▶ [Problem details] Exactly the lines from the one that contains "Continue the FreeCAD" to the one that contains "STEPS_PER_TURN = 20", both lines included, should be copied, and no others.

▶ [Material to process]
•••

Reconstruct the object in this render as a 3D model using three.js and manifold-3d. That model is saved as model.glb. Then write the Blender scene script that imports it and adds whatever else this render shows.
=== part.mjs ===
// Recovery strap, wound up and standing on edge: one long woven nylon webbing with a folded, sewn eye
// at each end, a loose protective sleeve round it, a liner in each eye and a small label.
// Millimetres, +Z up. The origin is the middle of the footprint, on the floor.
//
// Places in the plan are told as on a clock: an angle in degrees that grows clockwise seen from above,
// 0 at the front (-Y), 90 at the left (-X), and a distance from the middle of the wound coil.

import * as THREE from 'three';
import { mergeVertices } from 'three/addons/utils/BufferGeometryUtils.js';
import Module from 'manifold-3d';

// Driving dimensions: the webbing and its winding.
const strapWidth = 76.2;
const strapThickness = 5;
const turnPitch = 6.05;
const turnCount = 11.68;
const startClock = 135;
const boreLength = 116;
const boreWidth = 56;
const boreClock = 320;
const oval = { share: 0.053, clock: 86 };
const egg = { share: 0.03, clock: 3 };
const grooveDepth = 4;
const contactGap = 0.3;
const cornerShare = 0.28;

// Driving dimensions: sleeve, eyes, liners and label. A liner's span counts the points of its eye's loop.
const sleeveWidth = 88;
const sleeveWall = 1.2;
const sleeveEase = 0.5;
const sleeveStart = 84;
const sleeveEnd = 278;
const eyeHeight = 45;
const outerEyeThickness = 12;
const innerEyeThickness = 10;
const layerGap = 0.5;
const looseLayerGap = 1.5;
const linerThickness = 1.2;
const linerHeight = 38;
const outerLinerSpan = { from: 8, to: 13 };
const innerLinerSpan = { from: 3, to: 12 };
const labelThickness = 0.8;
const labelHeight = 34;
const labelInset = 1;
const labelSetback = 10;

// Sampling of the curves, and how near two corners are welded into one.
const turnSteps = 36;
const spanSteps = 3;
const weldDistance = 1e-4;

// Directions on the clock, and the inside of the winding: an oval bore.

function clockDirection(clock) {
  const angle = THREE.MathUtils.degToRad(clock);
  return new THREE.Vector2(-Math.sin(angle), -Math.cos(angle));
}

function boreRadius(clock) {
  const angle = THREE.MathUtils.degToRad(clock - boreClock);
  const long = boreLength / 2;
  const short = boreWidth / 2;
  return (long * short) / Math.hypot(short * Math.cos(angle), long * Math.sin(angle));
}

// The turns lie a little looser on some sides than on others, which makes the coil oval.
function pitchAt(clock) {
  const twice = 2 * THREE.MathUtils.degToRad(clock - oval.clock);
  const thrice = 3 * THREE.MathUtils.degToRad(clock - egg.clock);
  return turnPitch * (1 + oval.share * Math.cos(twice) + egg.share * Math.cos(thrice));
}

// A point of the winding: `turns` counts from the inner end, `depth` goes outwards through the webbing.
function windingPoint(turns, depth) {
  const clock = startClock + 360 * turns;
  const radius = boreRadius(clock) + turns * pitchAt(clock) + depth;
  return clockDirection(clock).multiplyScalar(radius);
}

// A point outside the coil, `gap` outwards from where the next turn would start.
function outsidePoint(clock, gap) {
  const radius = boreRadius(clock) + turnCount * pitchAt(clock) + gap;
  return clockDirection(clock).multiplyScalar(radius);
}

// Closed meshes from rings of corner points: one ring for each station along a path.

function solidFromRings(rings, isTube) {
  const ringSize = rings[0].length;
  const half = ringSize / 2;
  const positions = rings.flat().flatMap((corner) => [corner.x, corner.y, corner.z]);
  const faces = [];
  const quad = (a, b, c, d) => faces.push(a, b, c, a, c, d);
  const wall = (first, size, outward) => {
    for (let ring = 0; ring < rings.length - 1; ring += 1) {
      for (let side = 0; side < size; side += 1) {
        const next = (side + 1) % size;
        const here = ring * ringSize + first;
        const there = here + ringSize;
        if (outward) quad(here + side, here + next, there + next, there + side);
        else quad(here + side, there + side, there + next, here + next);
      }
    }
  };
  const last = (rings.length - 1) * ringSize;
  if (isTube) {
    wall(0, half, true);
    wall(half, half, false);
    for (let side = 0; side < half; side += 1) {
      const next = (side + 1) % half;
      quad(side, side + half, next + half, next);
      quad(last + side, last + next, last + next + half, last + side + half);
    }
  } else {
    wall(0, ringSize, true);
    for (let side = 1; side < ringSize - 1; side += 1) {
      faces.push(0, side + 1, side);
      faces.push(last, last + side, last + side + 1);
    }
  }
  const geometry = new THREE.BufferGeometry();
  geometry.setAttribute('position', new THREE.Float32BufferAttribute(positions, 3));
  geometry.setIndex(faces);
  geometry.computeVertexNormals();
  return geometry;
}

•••

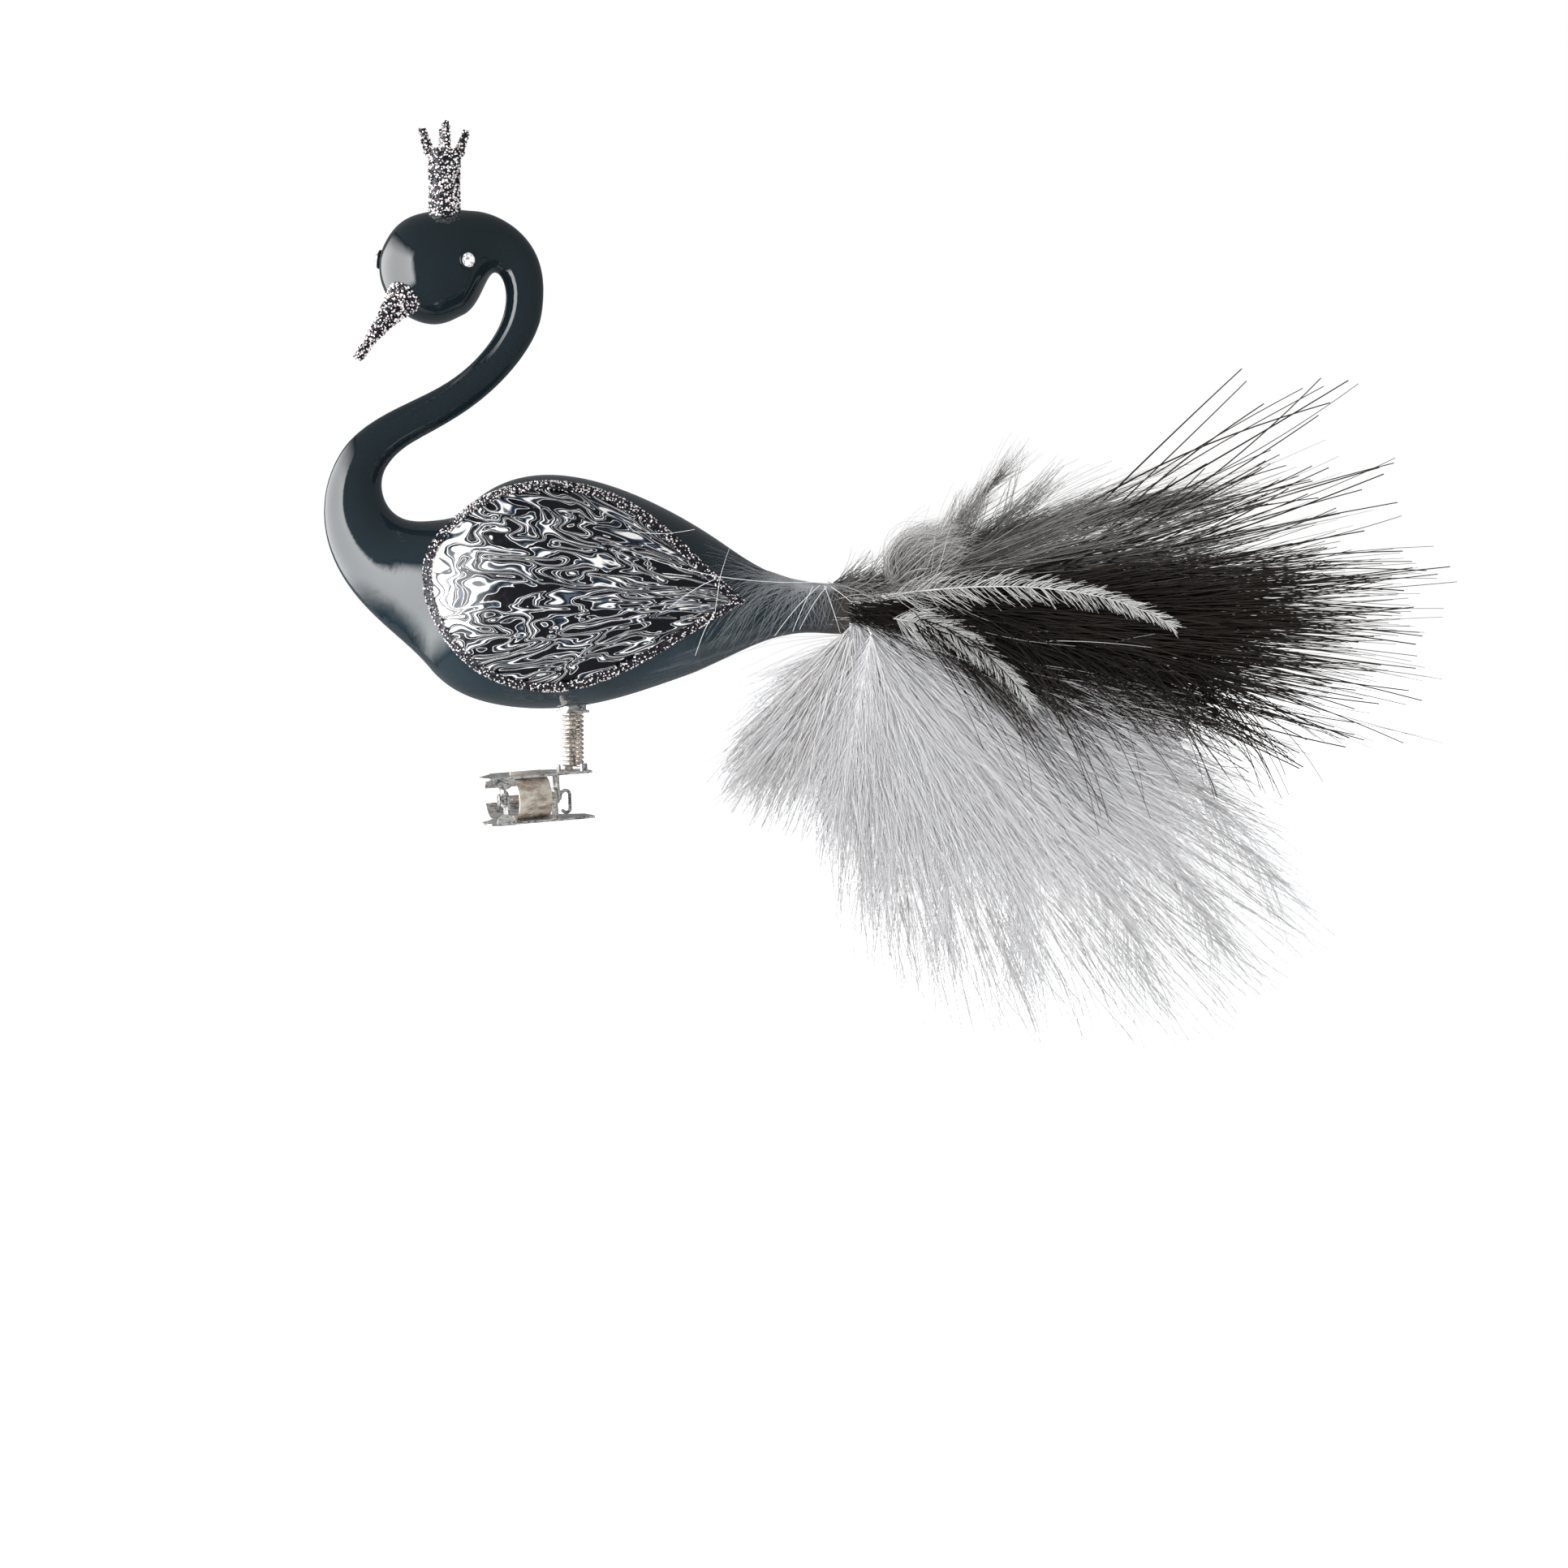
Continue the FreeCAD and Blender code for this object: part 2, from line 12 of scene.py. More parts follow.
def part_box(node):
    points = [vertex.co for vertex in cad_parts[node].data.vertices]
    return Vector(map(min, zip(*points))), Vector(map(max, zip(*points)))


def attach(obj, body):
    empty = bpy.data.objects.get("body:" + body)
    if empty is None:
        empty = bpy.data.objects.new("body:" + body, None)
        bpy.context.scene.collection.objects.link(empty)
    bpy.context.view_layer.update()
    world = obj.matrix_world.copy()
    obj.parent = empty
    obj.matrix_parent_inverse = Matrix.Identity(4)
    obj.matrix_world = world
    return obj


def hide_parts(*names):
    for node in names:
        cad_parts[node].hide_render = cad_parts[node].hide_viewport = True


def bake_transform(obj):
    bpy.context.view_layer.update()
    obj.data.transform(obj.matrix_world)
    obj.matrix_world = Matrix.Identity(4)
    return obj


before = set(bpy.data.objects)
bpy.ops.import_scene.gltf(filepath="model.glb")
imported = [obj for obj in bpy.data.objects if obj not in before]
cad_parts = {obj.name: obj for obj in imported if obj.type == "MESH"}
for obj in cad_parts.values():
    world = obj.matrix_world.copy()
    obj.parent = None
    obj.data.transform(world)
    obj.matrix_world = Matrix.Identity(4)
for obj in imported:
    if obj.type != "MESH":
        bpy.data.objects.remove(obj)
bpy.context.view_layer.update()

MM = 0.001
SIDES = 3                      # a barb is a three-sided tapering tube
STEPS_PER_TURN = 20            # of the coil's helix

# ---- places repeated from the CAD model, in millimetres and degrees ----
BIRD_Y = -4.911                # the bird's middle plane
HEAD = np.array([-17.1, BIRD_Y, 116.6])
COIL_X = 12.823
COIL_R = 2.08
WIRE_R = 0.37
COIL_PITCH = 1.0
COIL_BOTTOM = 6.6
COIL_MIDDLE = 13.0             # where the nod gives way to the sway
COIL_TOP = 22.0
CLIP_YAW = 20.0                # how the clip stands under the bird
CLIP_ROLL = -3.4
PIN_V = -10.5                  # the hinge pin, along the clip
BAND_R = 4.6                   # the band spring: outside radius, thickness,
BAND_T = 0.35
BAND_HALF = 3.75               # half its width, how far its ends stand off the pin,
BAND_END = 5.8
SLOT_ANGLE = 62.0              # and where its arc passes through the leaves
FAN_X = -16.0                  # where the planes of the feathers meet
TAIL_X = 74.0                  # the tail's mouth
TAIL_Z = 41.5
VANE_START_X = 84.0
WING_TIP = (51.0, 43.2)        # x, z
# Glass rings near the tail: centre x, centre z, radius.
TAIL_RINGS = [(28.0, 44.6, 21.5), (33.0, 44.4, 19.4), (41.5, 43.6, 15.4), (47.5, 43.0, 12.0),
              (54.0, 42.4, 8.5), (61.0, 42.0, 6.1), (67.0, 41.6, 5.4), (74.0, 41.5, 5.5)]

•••

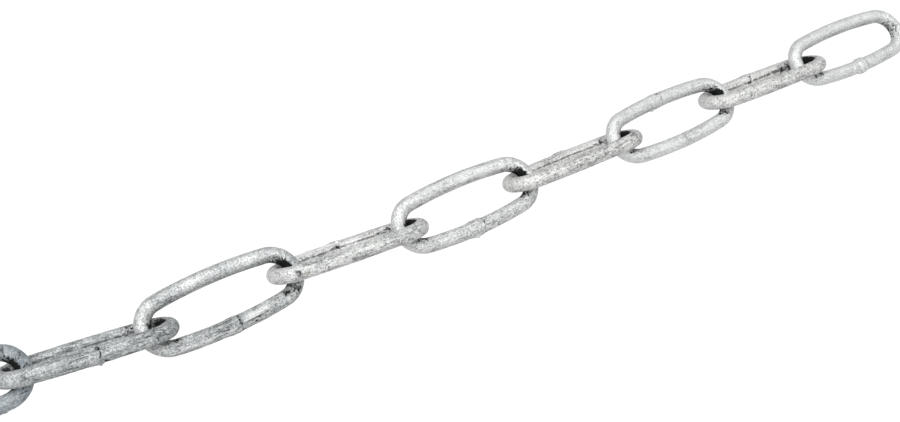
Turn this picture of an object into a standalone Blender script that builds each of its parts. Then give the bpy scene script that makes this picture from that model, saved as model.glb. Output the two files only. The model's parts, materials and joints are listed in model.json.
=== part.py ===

•••

▶ [Exercise solution]
Continue the FreeCAD and Blender code for this object: part 2, from line 12 of scene.py. More parts follow.
def part_box(node):
    points = [vertex.co for vertex in cad_parts[node].data.vertices]
    return Vector(map(min, zip(*points))), Vector(map(max, zip(*points)))


def attach(obj, body):
    empty = bpy.data.objects.get("body:" + body)
    if empty is None:
        empty = bpy.data.objects.new("body:" + body, None)
        bpy.context.scene.collection.objects.link(empty)
    bpy.context.view_layer.update()
    world = obj.matrix_world.copy()
    obj.parent = empty
    obj.matrix_parent_inverse = Matrix.Identity(4)
    obj.matrix_world = world
    return obj


def hide_parts(*names):
    for node in names:
        cad_parts[node].hide_render = cad_parts[node].hide_viewport = True


def bake_transform(obj):
    bpy.context.view_layer.update()
    obj.data.transform(obj.matrix_world)
    obj.matrix_world = Matrix.Identity(4)
    return obj


before = set(bpy.data.objects)
bpy.ops.import_scene.gltf(filepath="model.glb")
imported = [obj for obj in bpy.data.objects if obj not in before]
cad_parts = {obj.name: obj for obj in imported if obj.type == "MESH"}
for obj in cad_parts.values():
    world = obj.matrix_world.copy()
    obj.parent = None
    obj.data.transform(world)
    obj.matrix_world = Matrix.Identity(4)
for obj in imported:
    if obj.type != "MESH":
        bpy.data.objects.remove(obj)
bpy.context.view_layer.update()

MM = 0.001
SIDES = 3                      # a barb is a three-sided tapering tube
STEPS_PER_TURN = 20            # of the coil's helix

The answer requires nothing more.